When American Poet Henry Wadsworth Longfellow lost a son in the Civil War, he wrote a poem titled Christmas bells, which reads, in part,

I heard the bells on Christmas Day
their old familiar carols play;
and wild and sweet
the words repeat
of peace on earth, good will to men.

 

And in despair I bowed my head;
“There is no peace on earth,” I said;
“For hate is strong,
and mocks the song
of peace on earth, good will to men.”

From an analytical standpoint, Wadsworth was right. Peace—the cessation of war—has not exactly been a hallmark of human experience since the first Christmas. But that is because humans tend to pursue their own selfish ends (see James 4:1). War is, at root, a heart problem.

But Jesus came to give peace to those with whom God is pleased. He did so at the cross. By his death, he reconciled those for whom he died to God (2 Corinthians 5:18–19). Those who are the recipients of this reconciliation—who have been justified through faith—have peace with God through Jesus Christ (Romans 5:1).

We can experience peace if we keep in step with the Spirit (Galatians 5:22–25). If we, with thanksgiving, make our requests known to God, his peace will guard our hearts and minds in Christ Jesus (Philippians 4:6–7). Peace is promised to those who trust in God (Isaiah 26:3).

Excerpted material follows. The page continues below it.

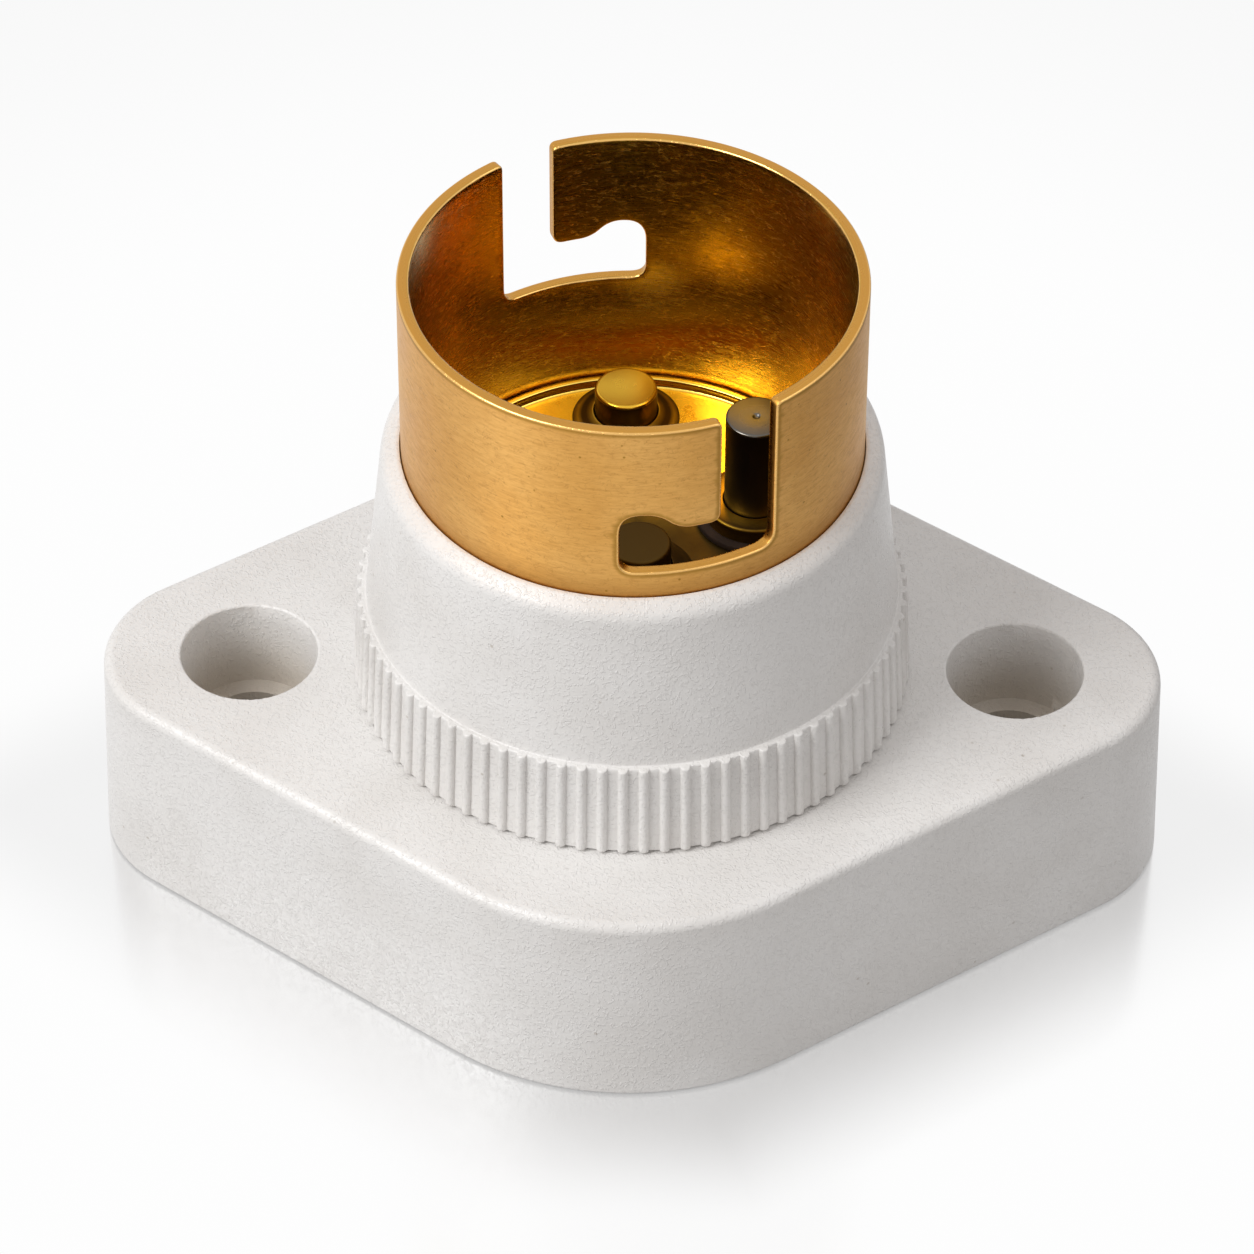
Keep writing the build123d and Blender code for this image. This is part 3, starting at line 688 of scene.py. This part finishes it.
def rib_end(length, reach):
    """How far a rib has risen at a length from its end: a quarter circle over the reach."""
    return np.sqrt(np.clip(1 - np.clip(1 - length / reach, 0, 1) ** 2, 0, 1))


collar_profile = soft_corners([
    (COLLAR_CAVITY, COLLAR_FOOT, 0.12), (GRIP_FOOT_RADIUS, COLLAR_FOOT, 0.12),
    (GRIP_TOP_RADIUS, GRIP_TOP, 0.16, 0.12), (CONE_FOOT, GRIP_TOP, 0.1),
    (CONE_TOP, COLLAR_TOP - LAND_DROP, 0.5), (LAND_OUT, COLLAR_TOP, 0.1),
    (COLLAR_BORE, COLLAR_TOP, 0.06), (COLLAR_BORE, COLLAR_SHOULDER, 0.1),
    (COLLAR_CAVITY, COLLAR_SHOULDER, 0.1)], steps=6)
lengths = np.linalg.norm(np.diff(np.r_[collar_profile, collar_profile[:1]], axis=0), axis=1)
along = np.r_[0, np.cumsum(lengths)]
extra = np.arange(0.3, along[-1], PROFILE_STEP)
extra = extra[np.abs(extra[:, None] - along[None]).min(1) > PROFILE_GAP]
where = np.unique(np.r_[along[:-1], extra])
looped = np.r_[collar_profile, collar_profile[:1]]
collar_profile = np.stack([np.interp(where, along, looped[:, k]) for k in (0, 1)], 1)

across_rib = np.sin(np.linspace(-np.pi / 2, np.pi / 2, 11)) * RIB_WIDTH / 2
cell = np.sort(np.r_[across_rib, -0.33, 0.33, 0.45])
pitch_length = 2 * np.pi * GRIP_FOOT_RADIUS / RIBS
angles = ((np.arange(RIBS)[:, None] * pitch_length + cell[None]) / GRIP_FOOT_RADIUS).ravel()
half_round = np.sqrt(np.clip(1 - (cell / (RIB_WIDTH / 2)) ** 2, 0, 1))
ribs = np.tile(half_round, RIBS)[:, None]
z, on_band = collar_profile[None, :, 1], (collar_profile[:, 0] > CONE_FOOT + 0.09)[None]
head = rib_end(GRIP_TOP - z, RIB_TOP_ROUND)
start = rib_end(z - COLLAR_FOOT, RIB_FOOT_ROUND)
push = on_band * RIB_HEIGHT * ribs * np.clip(head + 0.35, 0, 1) * start
radius = collar_profile[None, :, 0] + push
collar_grid = np.stack([radius * np.cos(angles)[:, None], radius * np.sin(angles)[:, None],
                        np.broadcast_to(z, radius.shape)], -1)
put_piece("ribbed_collar", collar_grid, grid_faces(*radius.shape), "moulded_white", "collar_body",
          ["collar"], sharp=60)

# %% [markdown]
# ## The floor of the socket
# At the bottom of the sleeve lies a shallow brass pan with a raised edge. Two plungers in
# flanged barrels carry the current to the lamp, kept off the pan by dark bushes. Two posts in
# spacers hold the pan down. All of them are turned parts, so a profile each is enough.

# %% Floor pan
PAN_OUTER, PAN_WALL, PAN_THICKNESS = 11.25, 0.45, 0.6
PAN_FLOOR = PAN_UNDER + PAN_THICKNESS
turned_piece("socket_floor", [
    (0, PAN_UNDER, 0), (PAN_OUTER, PAN_UNDER, 0.2), (PAN_OUTER, PAN_RIM, 0.2),
    (PAN_OUTER - PAN_WALL, PAN_RIM, 0.2), (PAN_OUTER - PAN_WALL, PAN_FLOOR, 0.28),
    (0, PAN_FLOOR, 0)],
    "floor_brass", "holder", ["floor_pan"], steps=192, wear=0.25, curve=6)

# %% Plungers, barrels and bushes
INSIDE_TURN, CONTACT_CIRCLE, POST_CIRCLE = 5.0, 6.4, 6.1
PIN_RADIUS, PIN_LENGTH = 1.6, 6.8
BARREL_RADIUS, FLANGE_RADIUS, FLANGE_DEPTH = 2.22, 2.65, 0.9
BUSH_RADIUS, BUSH_LIP = 3.1, 0.35
POST_RADIUS, SPACER_RADIUS = 1.65, 2.62


def around(circle, degrees):
    """A place on a circle about the holder's axis."""
    angle = np.radians(INSIDE_TURN + degrees)
    return circle * np.cos(angle), circle * np.sin(angle)


for end, turn in (("right", 0), ("left", 180)):
    centre = around(CONTACT_CIRCLE, turn)
    low, top = heights("plunger_" + end)
    lip = top - PIN_LENGTH
    turned_piece("contact_plunger_" + end, [
        (0, low, 0), (0.8, low, 0.1), (0.8, lip - 1.0, 0.05), (1.85, lip - 1.0, 0.1),
        (1.85, lip, 0.1), (PIN_RADIUS, lip, 0.05), (PIN_RADIUS, top, 0.14),
        (0.2, top, 0.05), (0.1, top - 0.09, 0.04), (0, top - 0.1, 0)],
        "contact_metal", "plunger_" + end + "_body", ["plunger_" + end], centre)
    low, top = heights("barrel_" + end)
    turned_piece("contact_barrel_" + end, [
        (1.9, low, 0.05), (BARREL_RADIUS, low, 0.05), (BARREL_RADIUS, top - FLANGE_DEPTH, 0.05),
        (FLANGE_RADIUS, top - FLANGE_DEPTH, 0.08), (FLANGE_RADIUS, top, 0.16), (1.65, top, 0.06),
        (1.65, top - 1.2, 0.05), (1.9, top - 1.2, 0.05)],
        "dark_brass", "holder", ["barrel_" + end], centre)
    low, top = heights("insulating_bush_" + end)
    turned_piece("contact_bush_" + end, [
        (2.27, low, 0.04), (2.62, low, 0.05), (2.62, top - BUSH_LIP, 0.05),
        (BUSH_RADIUS, top - BUSH_LIP, 0.05), (BUSH_RADIUS, top, 0.1), (2.27, top, 0.05)],
        "dark_moulding", "holder", ["insulating_bush_" + end], centre)

# %% Posts and spacers
for end, turn in (("rear", 90), ("front", -90)):
    centre = around(POST_CIRCLE, turn)
    low, top = heights("fixing_post_" + end)
    turned_piece("post_" + end, [
        (0, low, 0), (1.2, low, 0.1), (1.2, PAN_FLOOR, 0.05), (POST_RADIUS, PAN_FLOOR, 0.05),
        (POST_RADIUS, top, 0.2), (0, top - 0.03, 0)],
        "dark_brass", "holder", ["fixing_post_" + end], centre, wear=0.14)
    low, top = heights("post_spacer_" + end)
    turned_piece("spacer_" + end, [
        (1.72, low, 0.05), (SPACER_RADIUS, low, 0.06), (SPACER_RADIUS, top - 0.45, 0.16),
        (2.2, top - 0.26, 0.7, 0.1), (1.72, top, 0.1)],
        "dark_brass", "holder", ["post_spacer_" + end], centre)

# %% [markdown]
# ## The base and the hidden pieces
# The base has no simple formula: it is a lozenge with counterbores, bosses and a hollow back.
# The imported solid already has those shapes, so a copy of its triangles is merged and shaded
# smoothly up to a limiting angle. Weighting the normals by area keeps the flat faces flat. The
# springs under the plungers are copies too.

# %% Merged copies
FOOT_ROUND, FOOT_REACH = 0.25, 15.0


def soften_foot(shell, reach, length):
    """Rounds the edges at the foot whose wall faces outwards, more than reach from the axis."""
    rim = []
    for edge in shell.edges:
        middle = (edge.verts[0].co + edge.verts[1].co) / 2
        walls = [face.normal for face in edge.link_faces if abs(face.normal.z) < 0.5]
        if middle.z < 0.01 * MM and any(wall.dot(middle) > reach * MM for wall in walls):
            rim.append(edge)
    bmesh.ops.bevel(shell, geom=rim, offset=length * MM, segments=3, profile=0.5, affect="EDGES")
    print("foot edges rounded:", len(rim))


def merged_copy(name, node, slot, body, foot=0.0):
    """A CAD node's triangles merged into one shell; foot is the round of its lowest edge."""
    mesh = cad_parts[node].data.copy()
    mesh.name = name
    tidy = bmesh.new()
    tidy.from_mesh(mesh)
    bmesh.ops.remove_doubles(tidy, verts=tidy.verts, dist=1e-7)
    bmesh.ops.dissolve_limit(tidy, angle_limit=np.radians(0.4), verts=tidy.verts, edges=tidy.edges)
    if foot:
        soften_foot(tidy, FOOT_REACH, foot)
    tidy.to_mesh(mesh)
    tidy.free()
    return dress(bpy.data.objects.new(name, mesh), slot, body, [node], sharp=30.0)


merged_copy("moulded_base", "base", "moulded_white", "holder", foot=FOOT_ROUND)
merged_copy("contact_carrier", "carrier", "dark_moulding", "holder")
merged_copy("collar_slip_ring", "slip_ring", "fibre", "slip_ring_body")
for end in ("right", "left"):
    merged_copy("wire_terminal_" + end, "terminal_" + end, "terminal_brass", "holder")
    merged_copy("clamp_screw_" + end, "terminal_screw_" + end, "terminal_brass",
                "terminal_screw_" + end + "_body")
    spring = merged_copy("pressure_coil_" + end, "contact_spring_" + end, "spring_steel", "holder")
    low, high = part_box("contact_spring_" + end)
    "plunger_" + end + "_press"
    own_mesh(spring)
for end in ("rear", "front"):
    merged_copy("nut_" + end, "post_nut_" + end, "terminal_brass", "holder")

# %% [markdown]
# ## Floor and light
# The holder was photographed on white acrylic: a pale sheet that shows a soft mirror image of
# the base close to it. A large soft lamp stands to the left, a weak one to the right, and a
# bright surround fills the shade. Rays that look straight at the surround see plain white, and
# so do mirror rays, while it lights matt surfaces less, so that the far side stays grey.

# %% Surround
SHADE_LEVEL = 0.49
SHADE_TINT = (1.0, 0.965, 0.955)
world = bpy.data.worlds.new("studio")
bpy.context.scene.world = world
world.use_nodes = True
w = Recipe(world.node_tree)
direct = w.direct_rays()[0]
level = w.between(direct, 0.0, 1.0, SHADE_LEVEL, 1.0)
shade = w.mix(w.between(direct, 0.0, 1.0), SHADE_TINT, (1.0, 1.0, 1.0))
background = w.node("ShaderNodeBackground", None, {"Color": shade, "Strength": level})
ending = w.tree.nodes.new("ShaderNodeOutputWorld")
w.tree.links.new(background.socket, ending.inputs["Surface"])
print("the surround lights matt surfaces at", SHADE_LEVEL, "of what it shows")

# %% [markdown]
# The floor is a matt grey sheet to the rays that light the holder. To the rays that see it, it
# is a polished sheet mixed with a plain white glow, and the glow takes over a centimetre away
# from the base. That length is measured from the base's outline, whose long sides slant and
# whose front and back are rounded: the larger of two distances, one to each kind of side.

# %% Floor
FLOOR_REACH = 1.6
SLANT_ALONG, SLANT_DEEP, SLANT_OUT = 0.579, 0.815, 19.38
BASE_HALF_DEPTH, MIRROR_REACH = 20.35, 9.0
MIRROR_SHARE, GLOW_AT_BASE, GLOW_FAR = 0.75, 0.35, 0.92
floor_mesh = bpy.data.meshes.new("floor")
floor_mesh.from_pydata([(x * FLOOR_REACH, y * FLOOR_REACH, 0.0) for x, y in
                        ((-1, -1), (1, -1), (1, 1), (-1, 1))], [], [(0, 1, 2, 3)])
floor = bpy.data.objects.new("floor", floor_mesh)
bpy.context.scene.collection.objects.link(floor)
floor_material, f = material("floor")
f_place = f.place()
distance = f.node("ShaderNodeVectorMath", {"operation": "LENGTH"}, {0: f_place}, output="Value")
direct, mirrored = f.direct_rays()
looking = f.between(direct, 0.0, 1.0)
tone = f.mix(looking, (0.43, 0.43, 0.43), (0.30, 0.30, 0.302))
sheet = f.node("ShaderNodeBsdfDiffuse", None, {"Color": tone})
gloss = f.node("ShaderNodeBsdfGlossy", None, {"Color": (1.0, 1.0, 1.0), "Roughness": 0.15})
f_across, f_deep = f.parts(f_place)[:2]
side, end = f.absolute(f_deep), f.absolute(f_across)
slant = end * SLANT_ALONG + side * SLANT_DEEP - SLANT_OUT
clear = slant.maths("MAXIMUM", slant, side - BASE_HALF_DEPTH)
glow_level = 1 - f.between(distance, 50.0, 90.0) * 0.05
glow_level = glow_level - mirrored * f.between(f_across, 15.0, 50.0) * 0.55
glow = f.node("ShaderNodeEmission", None, {"Color": (1.0, 1.0, 1.0), "Strength": glow_level})
polished = f.node("ShaderNodeMixShader", None, {0: looking * MIRROR_SHARE, 1: sheet, 2: gloss})
glow_share = GLOW_FAR - f.between(clear, MIRROR_REACH, 0.0) * (GLOW_FAR - GLOW_AT_BASE)
lit = f.node("ShaderNodeMixShader", None, {0: looking * glow_share, 1: polished, 2: glow})
f_end = f.tree.nodes.new("ShaderNodeOutputMaterial")
f.tree.links.new(lit.socket, f_end.inputs["Surface"])
floor_mesh.materials.append(floor_material)
print("the floor reaches", FLOOR_REACH, "m each way")

# %% Lamps
def soft_lamp(name, azimuth, elevation, distance, size, power, colour=(1.0, 1.0, 1.0)):
    """A square lamp that faces the holder; azimuth 0 is the camera's side and -90 is the left."""
    a, e = np.radians(azimuth), np.radians(elevation)
    lamp = bpy.data.objects.new(name, bpy.data.lights.new(name, "AREA"))
    lamp.data.shape, lamp.data.size = "SQUARE", size
    lamp.data.energy, lamp.data.color = power, colour
    bpy.context.scene.collection.objects.link(lamp)
    lamp.location = np.array((np.sin(a) * np.cos(e), -np.cos(a) * np.cos(e), np.sin(e))) * distance
    lamp.rotation_euler = (-lamp.location).to_track_quat("-Z", "Y").to_euler()
    print(name, "lamp:", power, "W from", azimuth, "degrees")


soft_lamp("key", -60, 44, 0.9, 0.44, 5.65, (0.99, 0.995, 1.0))
soft_lamp("fill", 75, 50, 0.9, 0.50, 0.8)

As tumultuous a time as Henry Longfellow experienced at the loss of his son, and as honest as he was in expressing that in his poem, he knew that God’s promised peace went deeper than the cessation of hostility. As he mourned the death of his son, he was optimistic about the peace of Christmas. He closed his poem with these words, which get to the heart of the Christmas message:

Then pealed the bells more loud and deep:
“God is not dead, nor doth he sleep!
The wrong shall fail,
the right prevail,
with peace on earth, good will to men.”